### What is being asked
Starting with the line that contains "The build123d and Blender code for this object" and stopping after the line that contains "return found", output every line exactly as it stands.

### Records to use
****

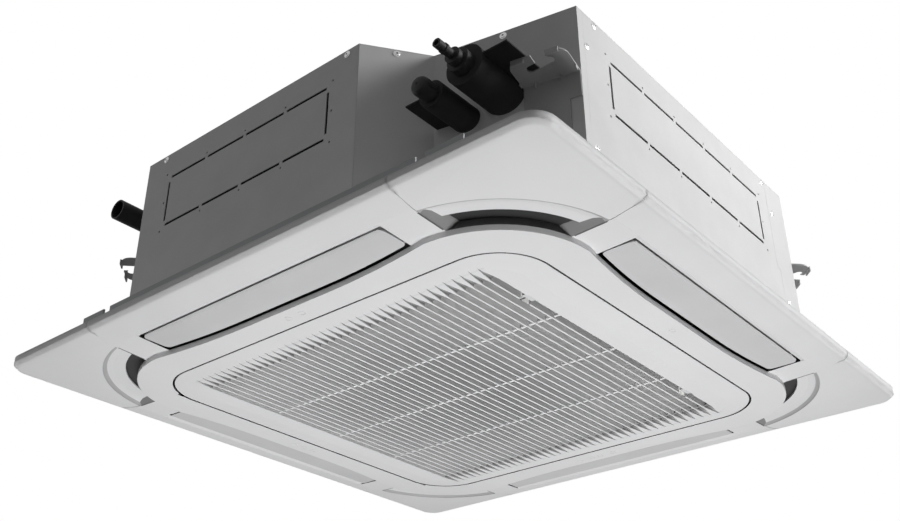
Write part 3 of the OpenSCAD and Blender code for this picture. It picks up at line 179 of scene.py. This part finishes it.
PANEL_TONES = ("#dfdfe0", "#e2e2e3", 0.42)
panel_abs = moulded("moulded_abs_panel", *PANEL_TONES)
flap_abs = moulded("moulded_abs_flap", "#c6c6c7", "#cbcbcc", 0.55, grain_mm=1.4,
                   grain_height_mm=0.1, edge_mm=1.6)
strip_abs = moulded("moulded_abs_strip", "#b2b4b6", "#b8babc", 0.5, edge_mm=2.5)
latch_abs = moulded("moulded_abs_latch", "#cfd0d1", "#d4d5d6", 0.42)
white_nylon = moulded("moulded_white_nylon", "#dcdcda", "#e3e3e1", 0.45)
black_nylon = moulded("moulded_black_nylon", "#2a2a2a", "#313131", 0.6, specular=0.3)
fan_plastic = moulded("glass_filled_fan_plastic", "#26282a", "#2d2f31", 0.5, grain_mm=1.5,
                      specular=0.35)
pump_plastic = moulded("moulded_pump_plastic", "#33363a", "#3b3e42", 0.45, specular=0.4)
filter_plastic = moulded("filter_polypropylene", "#232526", "#2a2c2d", 0.6, specular=0.3)

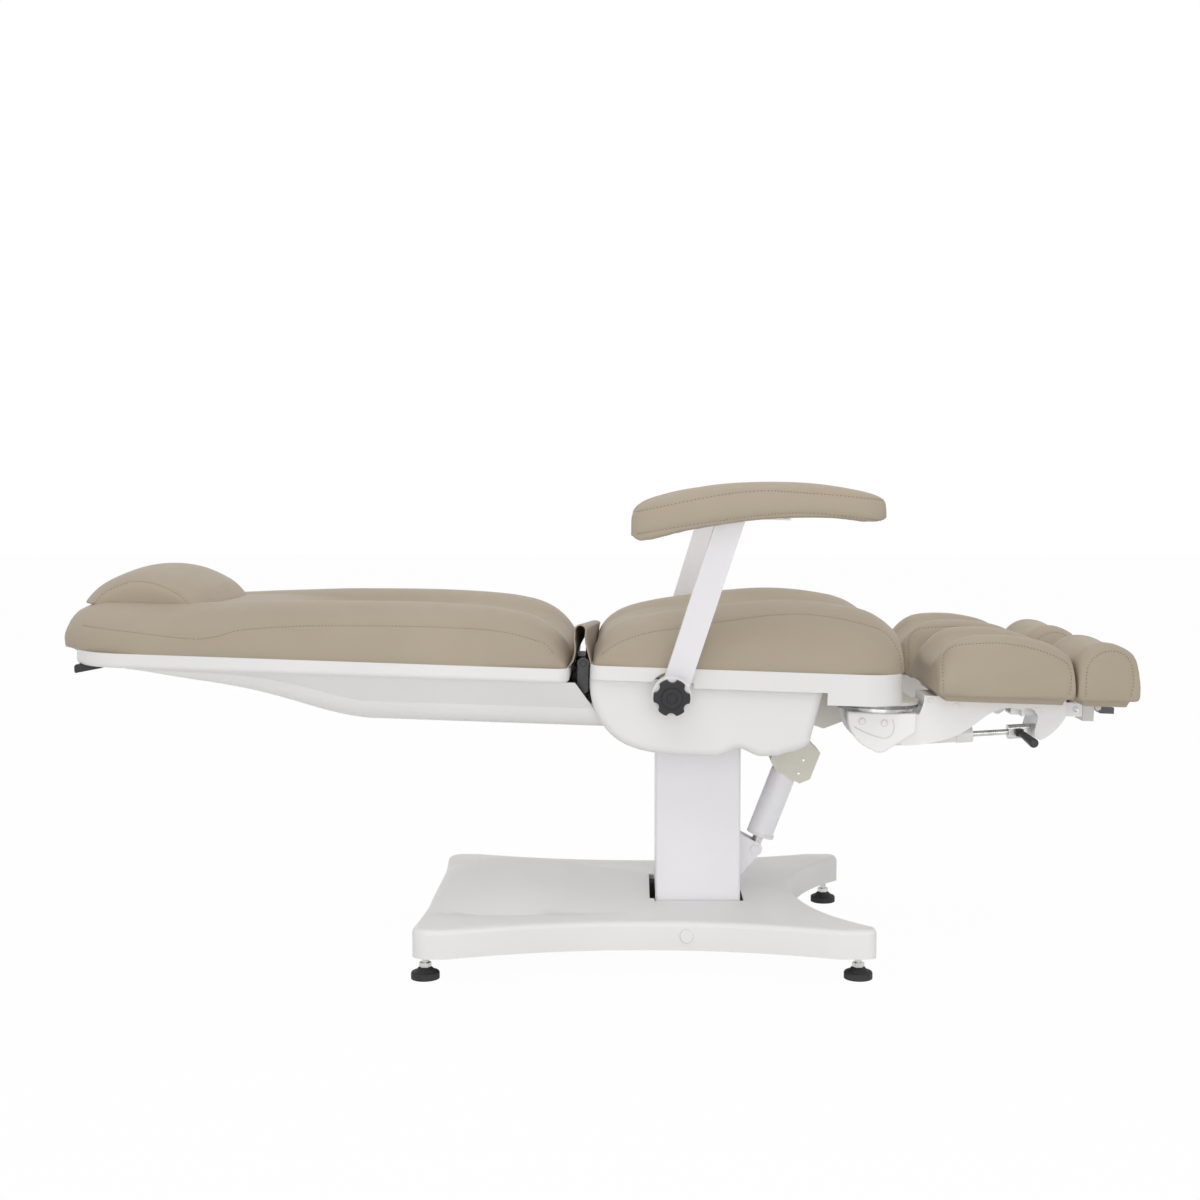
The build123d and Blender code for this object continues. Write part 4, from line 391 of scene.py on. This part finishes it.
def smooth_line(points, step):
    """Close points on a smooth line through the given ones."""
    line = []
    ends = [points[0]] + points + [points[-1]]
    for before, start, end, after in zip(ends, ends[1:], ends[2:], ends[3:]):
        leaving = start + (end - before) / 6
        arriving = end - (after - start) / 6
        count = max(2, round((end - start).length / step) + 1)
        line += interpolate_bezier(start, leaving, arriving, end, count)[:-1]
    return line + [points[-1]]


def traced(piece, points, start_y, heading, step=0.0028):
    """Places and outward directions on a piece, under a line drawn in its side view."""
    bpy.context.view_layer.update()
    found = []
    for start in smooth_line([leaned(x * MM, start_y, z * MM) for x, z in points], step):
        met, place, direction, _ = piece.ray_cast(start, Vector((0, heading, 0)))
        if met:
            found.append((place, direction))
    return found


def strands(name, lines, radius, roundness):
    """Thin round strands along lines of points."""
    data = bpy.data.curves.new(name, "CURVE")
    data.dimensions = "3D"
    data.bevel_depth = radius
    data.bevel_resolution = roundness
    data.use_fill_caps = True
    for line in lines:
        spline = data.splines.new("POLY")
        spline.points.add(len(line) - 1)
        for point, place in zip(spline.points, line):
            point.co = (*place, 1)
    piece = bpy.data.objects.new(name, data)
    bpy.context.scene.collection.objects.link(piece)
    pick(piece)
    bpy.ops.object.convert(target="MESH")
    bpy.ops.object.shade_smooth()
    return piece


# Small fittings

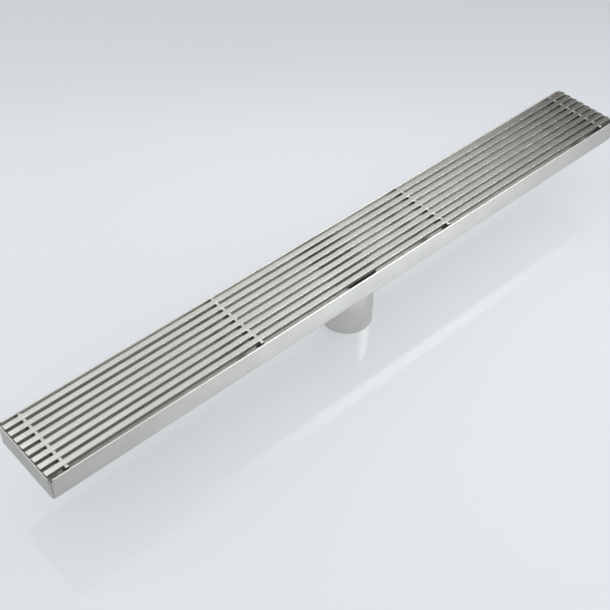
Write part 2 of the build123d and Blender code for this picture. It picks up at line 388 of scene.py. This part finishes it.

****

### Answer below
The build123d and Blender code for this object continues. Write part 4, from line 391 of scene.py on. This part finishes it.
def smooth_line(points, step):
    """Close points on a smooth line through the given ones."""
    line = []
    ends = [points[0]] + points + [points[-1]]
    for before, start, end, after in zip(ends, ends[1:], ends[2:], ends[3:]):
        leaving = start + (end - before) / 6
        arriving = end - (after - start) / 6
        count = max(2, round((end - start).length / step) + 1)
        line += interpolate_bezier(start, leaving, arriving, end, count)[:-1]
    return line + [points[-1]]


def traced(piece, points, start_y, heading, step=0.0028):
    """Places and outward directions on a piece, under a line drawn in its side view."""
    bpy.context.view_layer.update()
    found = []
    for start in smooth_line([leaned(x * MM, start_y, z * MM) for x, z in points], step):
        met, place, direction, _ = piece.ray_cast(start, Vector((0, heading, 0)))
        if met:
            found.append((place, direction))
    return found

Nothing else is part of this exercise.